GOAL:
In full and without alteration, give the listing again.

==*==

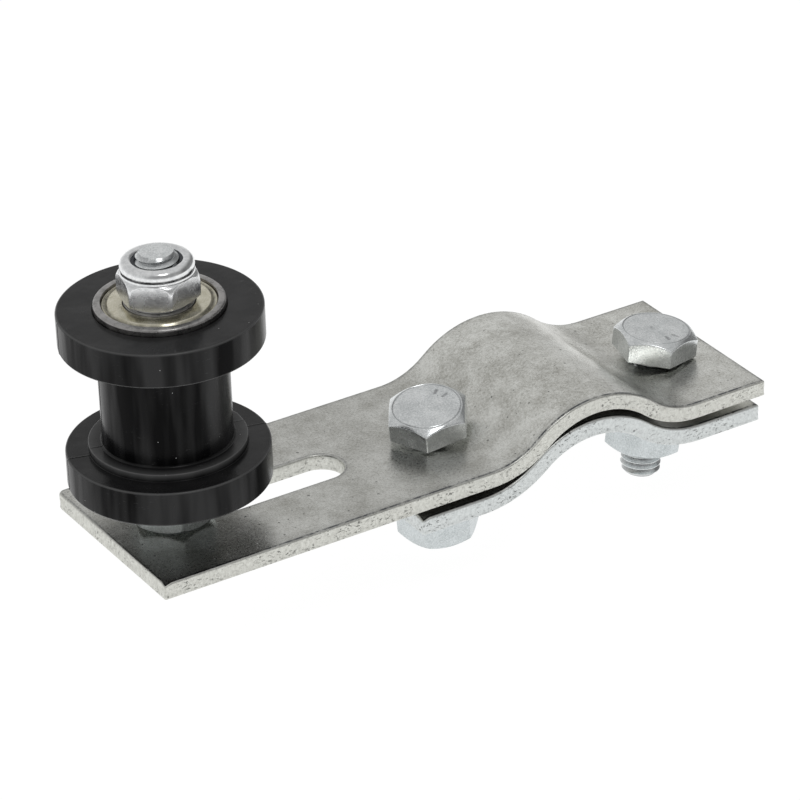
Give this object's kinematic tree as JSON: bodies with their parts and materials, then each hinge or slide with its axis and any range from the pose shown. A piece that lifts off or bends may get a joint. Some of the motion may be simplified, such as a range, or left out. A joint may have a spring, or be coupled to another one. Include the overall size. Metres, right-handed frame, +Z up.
{
  "type": "chain tensioner roller",
  "caption": "Grooved guide roller on ball bearings, standing on a slotted steel arm that clamps over a tube with a second bent plate.",
  "frame": {"origin": "on the centre line of the tube that the clamp grips, at the middle of the plates' width", "axes": "+Y along the tube, +X along the arm away from the roller, +Z up through the clamp bolts and the roller's axle"},
  "size_m": [0.1374, 0.041, 0.0798],
  "materials": {
    "arm_steel": "satin zinc, mottled",
    "clamp_steel": "satin zinc, mottled",
    "zinc_bolts": "bright zinc",
    "zinc_nuts": "bright zinc",
    "bright_zinc": "polished zinc",
    "nyloc_nylon": "smooth",
    "spacer_steel": "turned",
    "bearing_steel": "ground",
    "oiled_steel": "ground, dark with oil",
    "oiled_shield": "satin, dark with oil",
    "ball_steel": "polished",
    "cage_steel": "pressed",
    "shield_steel": "satin, warm",
    "black_nylon": "moulded, satin"
  },
  "bodies": {
    "bracket": {"arm_plate": "arm_steel", "clamp_bolt_front": "zinc_bolts", "clamp_bolt_rear": "zinc_bolts", "clamp_nut_front": "zinc_nuts"},
    "clamp": {"clamp_plate": "clamp_steel"},
    "rear_nut": {"clamp_nut_rear": "zinc_nuts"},
    "axle": {"axle_bolt": "zinc_bolts", "axle_washer": "zinc_nuts", "axle_lock_nut": "zinc_nuts", "axle_nyloc_nut": "bright_zinc", "nyloc_insert": "nyloc_nylon", "bearing_spacer": "spacer_steel", "lower_bearing_inner_ring": "oiled_steel", "upper_bearing_inner_ring": "bearing_steel"},
    "roller": {"roller": "black_nylon", "lower_bearing_outer_ring": "oiled_steel", "lower_bearing_outer_shield": "oiled_shield", "lower_bearing_inner_shield": "oiled_shield", "upper_bearing_outer_ring": "bearing_steel", "upper_bearing_outer_shield": "shield_steel", "upper_bearing_inner_shield": "shield_steel"},
    "lower_cage": {"lower_bearing_balls": "ball_steel", "lower_bearing_cage": "cage_steel"},
    "upper_cage": {"upper_bearing_balls": "ball_steel", "upper_bearing_cage": "cage_steel"}
  },
  "joints": [
    {"name": "axle_slide", "type": "slide", "parent": "bracket", "child": "axle", "axis": [1, 0, 0], "range_m": [0, 0.03]},
    {"name": "roller_spin", "type": "hinge", "parent": "axle", "child": "roller", "pos_m": [-0.07915, 0, 0.04232], "axis": [0, 0, 1], "continuous": true},
    {"name": "lower_cage_spin", "type": "hinge", "parent": "axle", "child": "lower_cage", "pos_m": [-0.07915, 0, 0.02765], "axis": [0, 0, 1], "continuous": true},
    {"name": "upper_cage_spin", "type": "hinge", "parent": "axle", "child": "upper_cage", "pos_m": [-0.07915, 0, 0.05699], "axis": [0, 0, 1], "continuous": true},
    {"name": "clamp_open", "type": "slide", "parent": "bracket", "child": "clamp", "axis": [0, 0, -1], "range_m": [0, 0.004]},
    {"name": "rear_nut_run", "type": "slide", "parent": "bracket", "child": "rear_nut", "axis": [-0.1079, 0.0419, -0.9933], "range_m": [0, 0.0041]}
  ],
  "couplings": [
    {"joint": "lower_cage_spin", "follows": "roller_spin", "ratio": 0.6233},
    {"joint": "upper_cage_spin", "follows": "roller_spin", "ratio": 0.6233},
    {"joint": "rear_nut_run", "follows": "clamp_open", "ratio": 1}
  ]
}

==*==

OUTPUT BELOW:
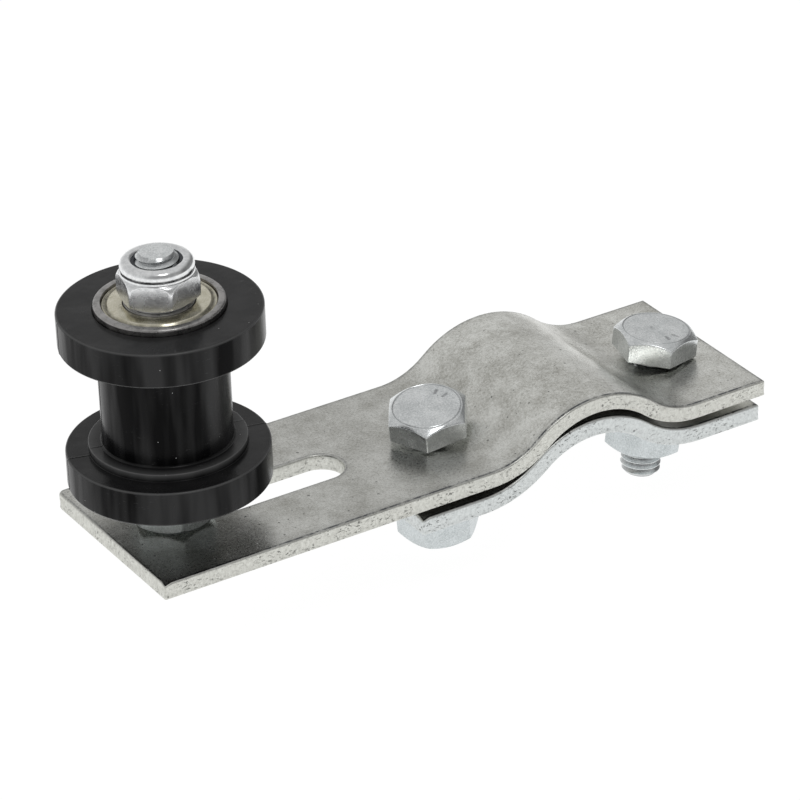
Give this object's kinematic tree as JSON: bodies with their parts and materials, then each hinge or slide with its axis and any range from the pose shown. A piece that lifts off or bends may get a joint. Some of the motion may be simplified, such as a range, or left out. A joint may have a spring, or be coupled to another one. Include the overall size. Metres, right-handed frame, +Z up.
{
  "type": "chain tensioner roller",
  "caption": "Grooved guide roller on ball bearings, standing on a slotted steel arm that clamps over a tube with a second bent plate.",
  "frame": {"origin": "on the centre line of the tube that the clamp grips, at the middle of the plates' width", "axes": "+Y along the tube, +X along the arm away from the roller, +Z up through the clamp bolts and the roller's axle"},
  "size_m": [0.1374, 0.041, 0.0798],
  "materials": {
    "arm_steel": "satin zinc, mottled",
    "clamp_steel": "satin zinc, mottled",
    "zinc_bolts": "bright zinc",
    "zinc_nuts": "bright zinc",
    "bright_zinc": "polished zinc",
    "nyloc_nylon": "smooth",
    "spacer_steel": "turned",
    "bearing_steel": "ground",
    "oiled_steel": "ground, dark with oil",
    "oiled_shield": "satin, dark with oil",
    "ball_steel": "polished",
    "cage_steel": "pressed",
    "shield_steel": "satin, warm",
    "black_nylon": "moulded, satin"
  },
  "bodies": {
    "bracket": {"arm_plate": "arm_steel", "clamp_bolt_front": "zinc_bolts", "clamp_bolt_rear": "zinc_bolts", "clamp_nut_front": "zinc_nuts"},
    "clamp": {"clamp_plate": "clamp_steel"},
    "rear_nut": {"clamp_nut_rear": "zinc_nuts"},
    "axle": {"axle_bolt": "zinc_bolts", "axle_washer": "zinc_nuts", "axle_lock_nut": "zinc_nuts", "axle_nyloc_nut": "bright_zinc", "nyloc_insert": "nyloc_nylon", "bearing_spacer": "spacer_steel", "lower_bearing_inner_ring": "oiled_steel", "upper_bearing_inner_ring": "bearing_steel"},
    "roller": {"roller": "black_nylon", "lower_bearing_outer_ring": "oiled_steel", "lower_bearing_outer_shield": "oiled_shield", "lower_bearing_inner_shield": "oiled_shield", "upper_bearing_outer_ring": "bearing_steel", "upper_bearing_outer_shield": "shield_steel", "upper_bearing_inner_shield": "shield_steel"},
    "lower_cage": {"lower_bearing_balls": "ball_steel", "lower_bearing_cage": "cage_steel"},
    "upper_cage": {"upper_bearing_balls": "ball_steel", "upper_bearing_cage": "cage_steel"}
  },
  "joints": [
    {"name": "axle_slide", "type": "slide", "parent": "bracket", "child": "axle", "axis": [1, 0, 0], "range_m": [0, 0.03]},
    {"name": "roller_spin", "type": "hinge", "parent": "axle", "child": "roller", "pos_m": [-0.07915, 0, 0.04232], "axis": [0, 0, 1], "continuous": true},
    {"name": "lower_cage_spin", "type": "hinge", "parent": "axle", "child": "lower_cage", "pos_m": [-0.07915, 0, 0.02765], "axis": [0, 0, 1], "continuous": true},
    {"name": "upper_cage_spin", "type": "hinge", "parent": "axle", "child": "upper_cage", "pos_m": [-0.07915, 0, 0.05699], "axis": [0, 0, 1], "continuous": true},
    {"name": "clamp_open", "type": "slide", "parent": "bracket", "child": "clamp", "axis": [0, 0, -1], "range_m": [0, 0.004]},
    {"name": "rear_nut_run", "type": "slide", "parent": "bracket", "child": "rear_nut", "axis": [-0.1079, 0.0419, -0.9933], "range_m": [0, 0.0041]}
  ],
  "couplings": [
    {"joint": "lower_cage_spin", "follows": "roller_spin", "ratio": 0.6233},
    {"joint": "upper_cage_spin", "follows": "roller_spin", "ratio": 0.6233},
    {"joint": "rear_nut_run", "follows": "clamp_open", "ratio": 1}
  ]
}